┌─ Recorded data

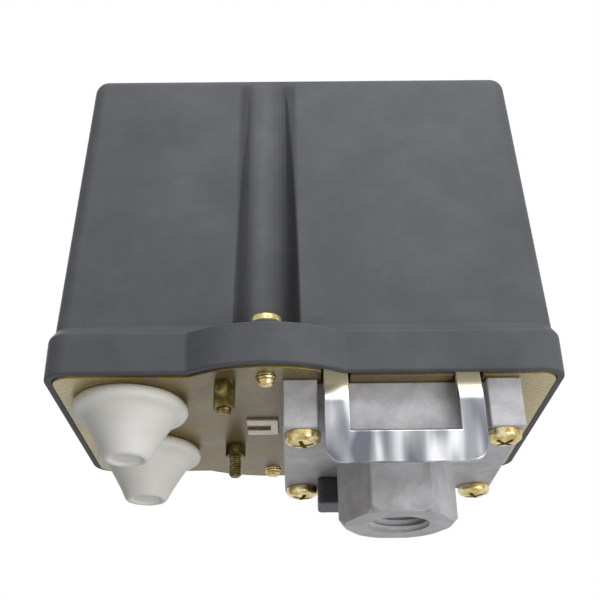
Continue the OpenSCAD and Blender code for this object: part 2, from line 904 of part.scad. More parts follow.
module unloader_yoke() {
  upper_y = yoke_y + yoke_step;
  inner = yoke_w / 2 - yoke_leg;
  color("lightsteelblue")
    difference() {
      union() {
        // Lower U with round outer corners
        translate([0, yoke_y, 0])
          rotate([90, 0, 0])
            linear_extrude(yoke_t)
              difference() {
                translate([0, (joggle_z + yoke_bar_z) / 2 + 3])
                  polygon(rounded(yoke_w, joggle_z - yoke_bar_z + 6, 3.5, 6));
                translate([-yoke_w, joggle_z])
                  square([2 * yoke_w, 20]);
                translate([-inner, yoke_bar_z + yoke_bar])
                  square([2 * inner, 20]);
              }
        for (sx = [-1, 1])
          translate([sx * (yoke_w - yoke_leg) / 2, 0, 0]) {
            yoke_joggle(upper_y);
            slab([-yoke_leg / 2, upper_y - yoke_t, joggle_top],
              [yoke_leg / 2, upper_y, yoke_pivot[1] + 1.5]);
            slab([sx * (yoke_leg - yoke_t) / 2 - yoke_t / 2, upper_y - yoke_t, yoke_pivot[1] - 2],
              [sx * (yoke_leg - yoke_t) / 2 + yoke_t / 2, yoke_pivot[0], yoke_pivot[1] + 1.5]);
            translate([sx * (yoke_leg - yoke_t) / 2 - yoke_t / 2, yoke_pivot[0], yoke_pivot[1]])
              rotate([0, 90, 0])
                cylinder(r = lug_r, h = yoke_t);
          }
      }
      translate([-yoke_w, yoke_pivot[0], yoke_pivot[1]])
        rotate([0, 90, 0])
          cylinder(d = yoke_pin_d + 2 * pin_gap, h = 2 * yoke_w);
    }
}

// Sloping length of sheet between the lower U and an upper leg
module yoke_joggle(upper_y) {
  translate([-yoke_leg / 2, 0, 0])
    rotate([90, 0, 90])
      linear_extrude(yoke_leg)
        polygon([[yoke_y, joggle_z - 0.01], [yoke_y - yoke_t, joggle_z - 0.01],
          [upper_y - yoke_t, joggle_top + 0.01], [upper_y, joggle_top + 0.01]]);
}

module yoke_pin() {
  color("lightgray")
    translate([-ear_x - 1.2, yoke_pivot[0], yoke_pivot[1]])
      rotate([0, 90, 0])
        cylinder(d = yoke_pin_d, h = 2 * ear_x + 2.4);
}

cover();
cover_screws();
base_plate();
cable_grommet_front();
cable_grommet_rear();
pressure_housing();
housing_screws();
side_port_plug();
diaphragm();
plunger();
mechanism_frame();
spring_bridge();
bridge_screws();
main_lever();
lever_pin();
pin_clips();
range_spring();
range_nut();
range_screw();
differential_spring();
differential_nut();
differential_screw();
contact_carrier();
carrier_pin();
contact_bridges();
contact_springs();
snap_spring();
contact_block();
line_contacts();
load_contacts();
terminal_screws();
clamp_washers();
block_screws();
block_nuts();
earth_screw();
earth_clamp();
unloader_yoke();
yoke_pin();
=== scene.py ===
"""Looks of a compressor pressure switch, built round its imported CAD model.

Lengths are in millimetres in every helper; a finished mesh is scaled to metres once, in place().
"""

import json
from math import cos, pi, radians, sin, tan, tau

import bmesh
import bpy
from mathutils import Matrix, Vector


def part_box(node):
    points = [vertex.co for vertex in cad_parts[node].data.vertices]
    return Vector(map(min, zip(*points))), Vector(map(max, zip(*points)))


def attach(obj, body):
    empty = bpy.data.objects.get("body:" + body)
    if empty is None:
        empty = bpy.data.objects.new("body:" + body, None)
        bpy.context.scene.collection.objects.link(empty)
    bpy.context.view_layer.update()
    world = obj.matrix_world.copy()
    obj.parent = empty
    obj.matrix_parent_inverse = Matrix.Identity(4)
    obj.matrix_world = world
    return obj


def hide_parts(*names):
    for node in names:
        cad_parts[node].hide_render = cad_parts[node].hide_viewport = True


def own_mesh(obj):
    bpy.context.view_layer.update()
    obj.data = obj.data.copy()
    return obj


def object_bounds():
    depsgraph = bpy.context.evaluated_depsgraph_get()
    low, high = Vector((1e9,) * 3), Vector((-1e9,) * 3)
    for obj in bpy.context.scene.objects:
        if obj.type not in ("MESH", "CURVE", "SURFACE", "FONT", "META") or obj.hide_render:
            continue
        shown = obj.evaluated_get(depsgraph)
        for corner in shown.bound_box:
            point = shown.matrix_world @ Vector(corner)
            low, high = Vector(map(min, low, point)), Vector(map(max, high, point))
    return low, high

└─

**Set problem**
Starting at the line that holds "contact_carrier();", copy each line exactly and stop after the line that holds "if obj.type not".

**Solution for this problem**
contact_carrier();
carrier_pin();
contact_bridges();
contact_springs();
snap_spring();
contact_block();
line_contacts();
load_contacts();
terminal_screws();
clamp_washers();
block_screws();
block_nuts();
earth_screw();
earth_clamp();
unloader_yoke();
yoke_pin();
=== scene.py ===
"""Looks of a compressor pressure switch, built round its imported CAD model.

Lengths are in millimetres in every helper; a finished mesh is scaled to metres once, in place().
"""

import json
from math import cos, pi, radians, sin, tan, tau

import bmesh
import bpy
from mathutils import Matrix, Vector


def part_box(node):
    points = [vertex.co for vertex in cad_parts[node].data.vertices]
    return Vector(map(min, zip(*points))), Vector(map(max, zip(*points)))


def attach(obj, body):
    empty = bpy.data.objects.get("body:" + body)
    if empty is None:
        empty = bpy.data.objects.new("body:" + body, None)
        bpy.context.scene.collection.objects.link(empty)
    bpy.context.view_layer.update()
    world = obj.matrix_world.copy()
    obj.parent = empty
    obj.matrix_parent_inverse = Matrix.Identity(4)
    obj.matrix_world = world
    return obj


def hide_parts(*names):
    for node in names:
        cad_parts[node].hide_render = cad_parts[node].hide_viewport = True


def own_mesh(obj):
    bpy.context.view_layer.update()
    obj.data = obj.data.copy()
    return obj


def object_bounds():
    depsgraph = bpy.context.evaluated_depsgraph_get()
    low, high = Vector((1e9,) * 3), Vector((-1e9,) * 3)
    for obj in bpy.context.scene.objects:
        if obj.type not in ("MESH", "CURVE", "SURFACE", "FONT", "META") or obj.hide_render:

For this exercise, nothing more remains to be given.